BEGIN RECORD EXTRACTS

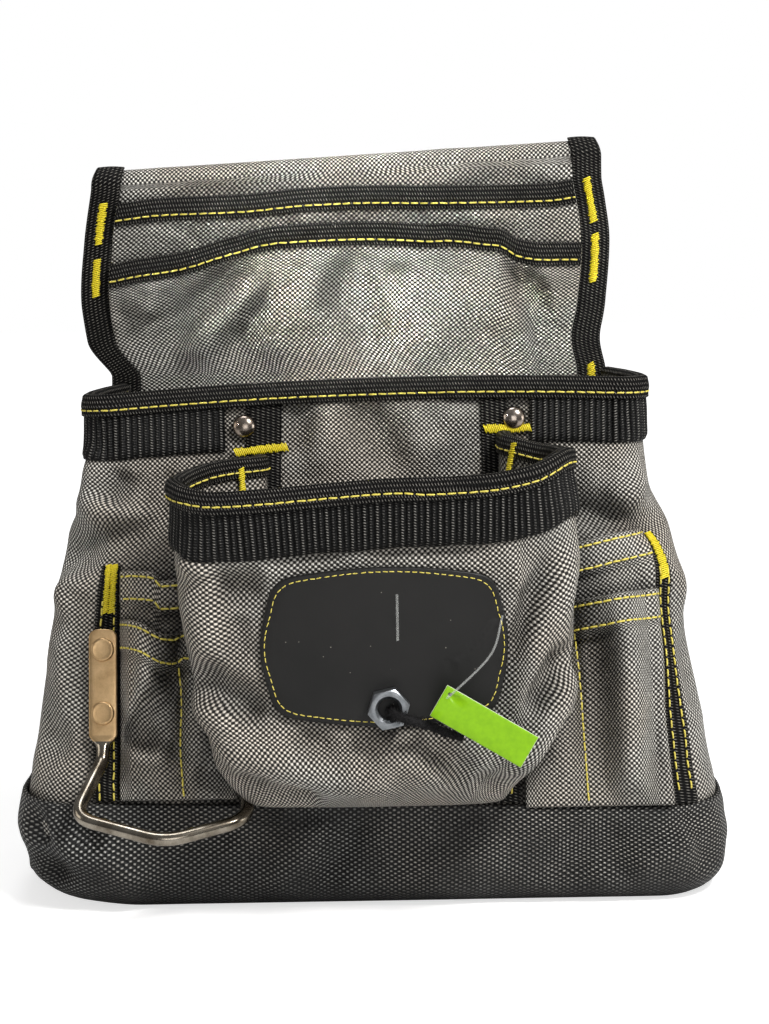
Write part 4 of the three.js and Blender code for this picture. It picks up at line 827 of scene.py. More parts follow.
class Shader:
    """A material under construction: small helpers round its node tree."""

    def __init__(self, name, roughness=0.5, metallic=0.0, specular=0.5):
        self.material = bpy.data.materials.new(name)
        self.material.use_nodes = True
        self.tree = self.material.node_tree
        self.make = node_maker(self.tree)
        self.shader = self.tree.nodes["Principled BSDF"]
        self.shader.inputs["Roughness"].default_value = roughness
        self.shader.inputs["Metallic"].default_value = metallic
        self.shader.inputs["Specular IOR Level"].default_value = specular

    def math(self, operation, a, b=0.0, c=0.0, clamp=False):
        return self.make("ShaderNodeMath", a, b, c, operation=operation, use_clamp=clamp).outputs[0]

    def times(self, a, b):
        return self.math("MULTIPLY", a, b)

    def plus(self, a, b):
        return self.math("ADD", a, b)

    def uv(self):
        split = self.make("ShaderNodeSeparateXYZ", self.make("ShaderNodeUVMap").outputs[0])
        return split.outputs[0], split.outputs[1]

    def place(self, scale=1000.0):
        """The place on the object in millimetres."""
        coordinates = self.make("ShaderNodeTexCoord").outputs["Object"]
        return self.make("ShaderNodeVectorMath", coordinates, None, None, scale, operation="SCALE").outputs[0]

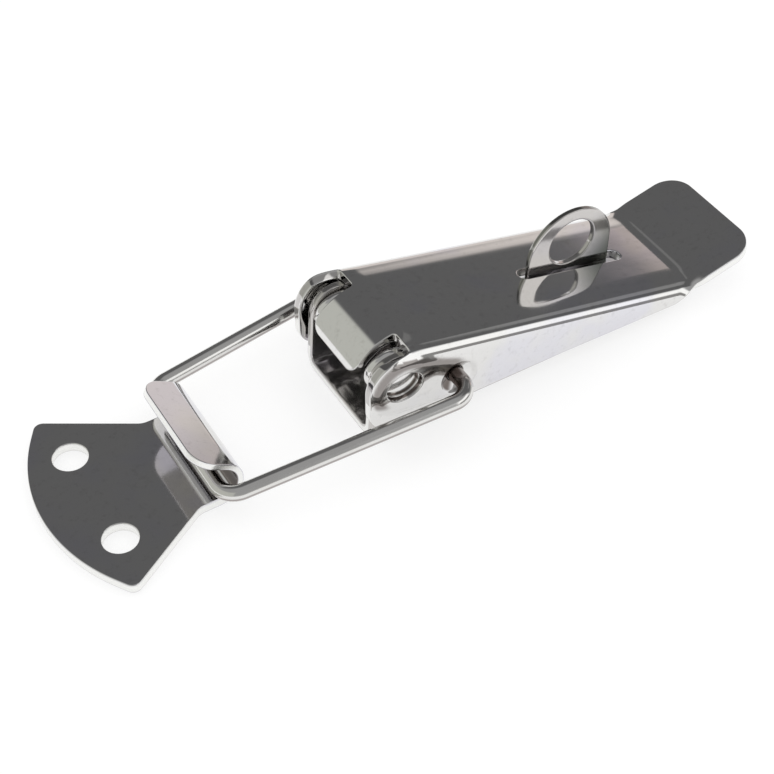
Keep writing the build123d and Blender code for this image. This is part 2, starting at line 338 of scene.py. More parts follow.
def webSection(s, curled):
    # The web's top face in side view: straight, wound up round the bill's bend behind and
    # down round the curl in front. Curled is the share of the curl that it takes, 0 to 1.
    ahead = (curlStart - s) * (curled > 0)
    curl = np.clip(ahead / lever["curlRadius"], 0, curlTurn)[:, None]
    curlOver = np.maximum(ahead - lever["curlRadius"] * curlTurn, 0)[:, None]
    bill = np.clip((s - billStart) / lever["billBendRadius"], 0, billTurn)[:, None]
    billOver = np.maximum(s - billStart - lever["billBendRadius"] * billTurn, 0)[:, None]
    turn = bill + curl
    normal = np.cos(turn) * webNormal - np.sin(turn) * downSlope
    tangent = np.cos(turn) * downSlope + np.sin(turn) * webNormal
    flat = np.minimum(np.where(curled > 0, np.maximum(s, curlStart), s), billStart)[:, None]
    point = webOrigin + flat * downSlope
    radius = lever["curlRadius"]
    point = point + np.where(curl > 0, radius * (normal - webNormal), 0) - curlOver * tangent
    radius = lever["billBendRadius"]
    point = point + np.where(bill > 0, radius * (webNormal - normal), 0) + billOver * tangent
    straight = webOrigin + np.minimum(s, billStart)[:, None] * downSlope
    share = np.where((s < curlStart) & (curled < 1), curled, 1)[:, None]
    point = straight + (point - straight) * share
    normal = webNormal + (normal - webNormal) * share
    return point, normal / np.linalg.norm(normal, axis=1)[:, None]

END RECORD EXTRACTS

Copy every line of the data that holds the string "Blender".

Write part 4 of the three.js and Blender code for this picture. It picks up at line 827 of scene.py. More parts follow.
Keep writing the build123d and Blender code for this image. This is part 2, starting at line 338 of scene.py. More parts follow.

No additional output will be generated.